# Start of Data supplied

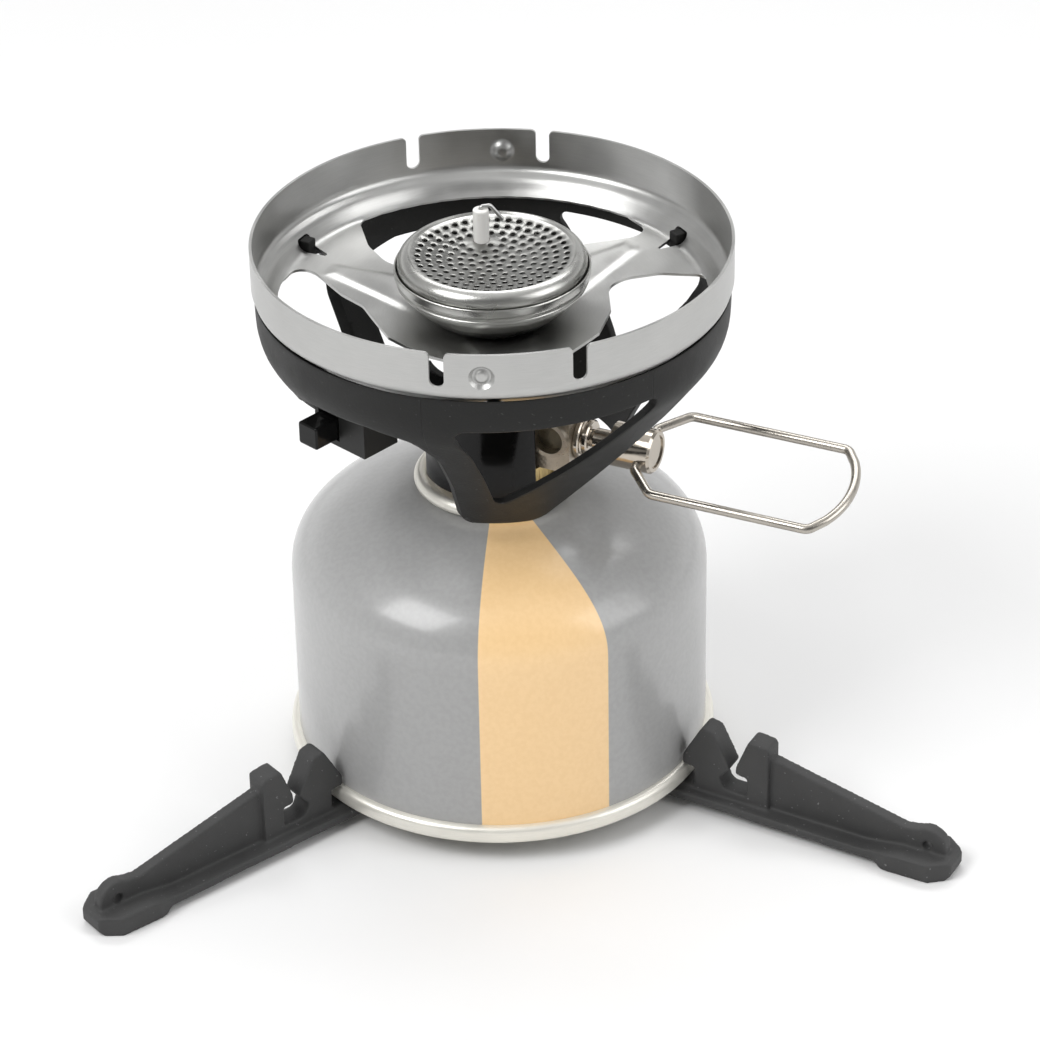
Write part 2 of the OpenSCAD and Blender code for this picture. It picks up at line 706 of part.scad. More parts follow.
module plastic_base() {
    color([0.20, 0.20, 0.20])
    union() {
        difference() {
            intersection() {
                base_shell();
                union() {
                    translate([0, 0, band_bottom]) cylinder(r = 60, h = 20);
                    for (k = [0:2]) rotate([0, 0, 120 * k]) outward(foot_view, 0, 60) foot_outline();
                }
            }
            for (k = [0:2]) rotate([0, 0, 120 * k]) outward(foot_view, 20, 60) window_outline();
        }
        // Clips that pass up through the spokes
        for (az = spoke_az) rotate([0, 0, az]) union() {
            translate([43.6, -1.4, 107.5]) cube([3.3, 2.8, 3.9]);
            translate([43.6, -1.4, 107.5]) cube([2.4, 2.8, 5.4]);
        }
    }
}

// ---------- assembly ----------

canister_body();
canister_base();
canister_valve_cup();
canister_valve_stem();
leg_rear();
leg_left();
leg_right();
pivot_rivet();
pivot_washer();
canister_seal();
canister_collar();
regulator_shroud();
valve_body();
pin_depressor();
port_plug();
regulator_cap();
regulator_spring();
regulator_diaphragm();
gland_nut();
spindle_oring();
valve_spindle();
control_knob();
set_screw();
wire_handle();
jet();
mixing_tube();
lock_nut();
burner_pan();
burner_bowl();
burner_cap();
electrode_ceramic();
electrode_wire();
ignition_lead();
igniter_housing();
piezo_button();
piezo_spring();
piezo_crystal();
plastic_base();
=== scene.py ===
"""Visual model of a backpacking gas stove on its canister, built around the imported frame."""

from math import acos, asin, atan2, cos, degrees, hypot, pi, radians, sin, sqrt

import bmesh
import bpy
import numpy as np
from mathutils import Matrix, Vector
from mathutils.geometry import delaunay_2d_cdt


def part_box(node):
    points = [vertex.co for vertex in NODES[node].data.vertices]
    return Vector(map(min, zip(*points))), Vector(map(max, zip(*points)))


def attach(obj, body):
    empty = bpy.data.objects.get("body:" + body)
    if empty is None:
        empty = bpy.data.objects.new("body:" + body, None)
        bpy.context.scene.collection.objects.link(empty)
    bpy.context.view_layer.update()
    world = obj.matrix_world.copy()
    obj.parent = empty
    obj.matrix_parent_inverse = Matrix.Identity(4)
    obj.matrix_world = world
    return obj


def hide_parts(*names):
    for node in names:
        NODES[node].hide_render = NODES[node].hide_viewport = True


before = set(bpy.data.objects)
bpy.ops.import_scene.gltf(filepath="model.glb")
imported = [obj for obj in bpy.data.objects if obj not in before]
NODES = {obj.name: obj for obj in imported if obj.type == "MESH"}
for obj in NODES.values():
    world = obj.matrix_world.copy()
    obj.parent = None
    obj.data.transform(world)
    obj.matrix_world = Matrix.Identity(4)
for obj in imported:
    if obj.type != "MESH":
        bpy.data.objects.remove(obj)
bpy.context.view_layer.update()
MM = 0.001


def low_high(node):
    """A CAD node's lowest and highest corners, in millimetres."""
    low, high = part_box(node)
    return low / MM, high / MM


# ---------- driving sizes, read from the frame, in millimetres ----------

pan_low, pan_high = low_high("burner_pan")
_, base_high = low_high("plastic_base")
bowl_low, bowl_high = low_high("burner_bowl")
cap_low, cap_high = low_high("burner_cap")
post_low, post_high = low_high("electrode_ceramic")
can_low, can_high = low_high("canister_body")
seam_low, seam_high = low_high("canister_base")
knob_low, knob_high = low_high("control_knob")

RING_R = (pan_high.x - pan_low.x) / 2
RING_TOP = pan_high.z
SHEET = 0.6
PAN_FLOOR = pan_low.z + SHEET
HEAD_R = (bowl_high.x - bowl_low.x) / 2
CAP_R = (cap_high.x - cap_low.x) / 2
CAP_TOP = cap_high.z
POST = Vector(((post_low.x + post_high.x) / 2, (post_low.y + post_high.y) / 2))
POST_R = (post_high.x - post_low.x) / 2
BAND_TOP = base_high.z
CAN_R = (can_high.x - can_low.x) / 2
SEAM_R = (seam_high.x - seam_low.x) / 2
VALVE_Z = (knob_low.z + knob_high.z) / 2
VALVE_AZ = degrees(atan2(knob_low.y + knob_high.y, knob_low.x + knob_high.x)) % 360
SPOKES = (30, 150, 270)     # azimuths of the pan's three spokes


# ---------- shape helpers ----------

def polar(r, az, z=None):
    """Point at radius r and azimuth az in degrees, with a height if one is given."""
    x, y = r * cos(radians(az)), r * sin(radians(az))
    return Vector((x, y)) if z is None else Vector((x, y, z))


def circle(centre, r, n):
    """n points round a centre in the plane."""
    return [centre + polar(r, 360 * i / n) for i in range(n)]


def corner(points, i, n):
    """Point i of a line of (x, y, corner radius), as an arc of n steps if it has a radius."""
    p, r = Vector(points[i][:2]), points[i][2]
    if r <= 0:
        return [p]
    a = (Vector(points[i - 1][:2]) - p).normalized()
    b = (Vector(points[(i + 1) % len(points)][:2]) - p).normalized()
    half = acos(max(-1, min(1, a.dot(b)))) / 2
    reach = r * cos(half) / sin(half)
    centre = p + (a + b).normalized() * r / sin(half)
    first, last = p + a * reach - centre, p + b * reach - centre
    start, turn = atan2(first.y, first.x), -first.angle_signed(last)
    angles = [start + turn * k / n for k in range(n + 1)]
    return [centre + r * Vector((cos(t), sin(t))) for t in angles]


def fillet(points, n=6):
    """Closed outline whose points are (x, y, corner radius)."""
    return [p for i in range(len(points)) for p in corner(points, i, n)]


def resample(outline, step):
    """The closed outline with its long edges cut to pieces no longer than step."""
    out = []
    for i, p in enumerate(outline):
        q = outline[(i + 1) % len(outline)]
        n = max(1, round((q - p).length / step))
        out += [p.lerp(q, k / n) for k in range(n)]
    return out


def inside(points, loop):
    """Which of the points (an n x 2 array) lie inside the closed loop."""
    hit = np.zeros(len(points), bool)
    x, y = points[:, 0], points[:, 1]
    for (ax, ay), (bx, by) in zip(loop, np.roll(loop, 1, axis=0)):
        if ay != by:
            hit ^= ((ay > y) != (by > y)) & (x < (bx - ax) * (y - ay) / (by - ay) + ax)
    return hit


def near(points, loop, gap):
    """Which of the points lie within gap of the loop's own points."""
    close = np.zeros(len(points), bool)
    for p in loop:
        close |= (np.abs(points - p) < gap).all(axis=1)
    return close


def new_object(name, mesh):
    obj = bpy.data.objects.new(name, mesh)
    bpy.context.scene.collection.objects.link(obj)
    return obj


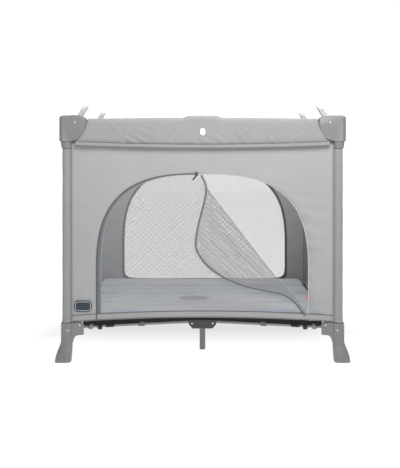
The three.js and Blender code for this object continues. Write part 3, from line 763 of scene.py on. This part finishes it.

# End of Data supplied

Return the exact lines from the line with "canister_body();" to the line with "if empty is", inclusive of both, with nothing added.

canister_body();
canister_base();
canister_valve_cup();
canister_valve_stem();
leg_rear();
leg_left();
leg_right();
pivot_rivet();
pivot_washer();
canister_seal();
canister_collar();
regulator_shroud();
valve_body();
pin_depressor();
port_plug();
regulator_cap();
regulator_spring();
regulator_diaphragm();
gland_nut();
spindle_oring();
valve_spindle();
control_knob();
set_screw();
wire_handle();
jet();
mixing_tube();
lock_nut();
burner_pan();
burner_bowl();
burner_cap();
electrode_ceramic();
electrode_wire();
ignition_lead();
igniter_housing();
piezo_button();
piezo_spring();
piezo_crystal();
plastic_base();
=== scene.py ===
"""Visual model of a backpacking gas stove on its canister, built around the imported frame."""

from math import acos, asin, atan2, cos, degrees, hypot, pi, radians, sin, sqrt

import bmesh
import bpy
import numpy as np
from mathutils import Matrix, Vector
from mathutils.geometry import delaunay_2d_cdt


def part_box(node):
    points = [vertex.co for vertex in NODES[node].data.vertices]
    return Vector(map(min, zip(*points))), Vector(map(max, zip(*points)))


def attach(obj, body):
    empty = bpy.data.objects.get("body:" + body)
    if empty is None:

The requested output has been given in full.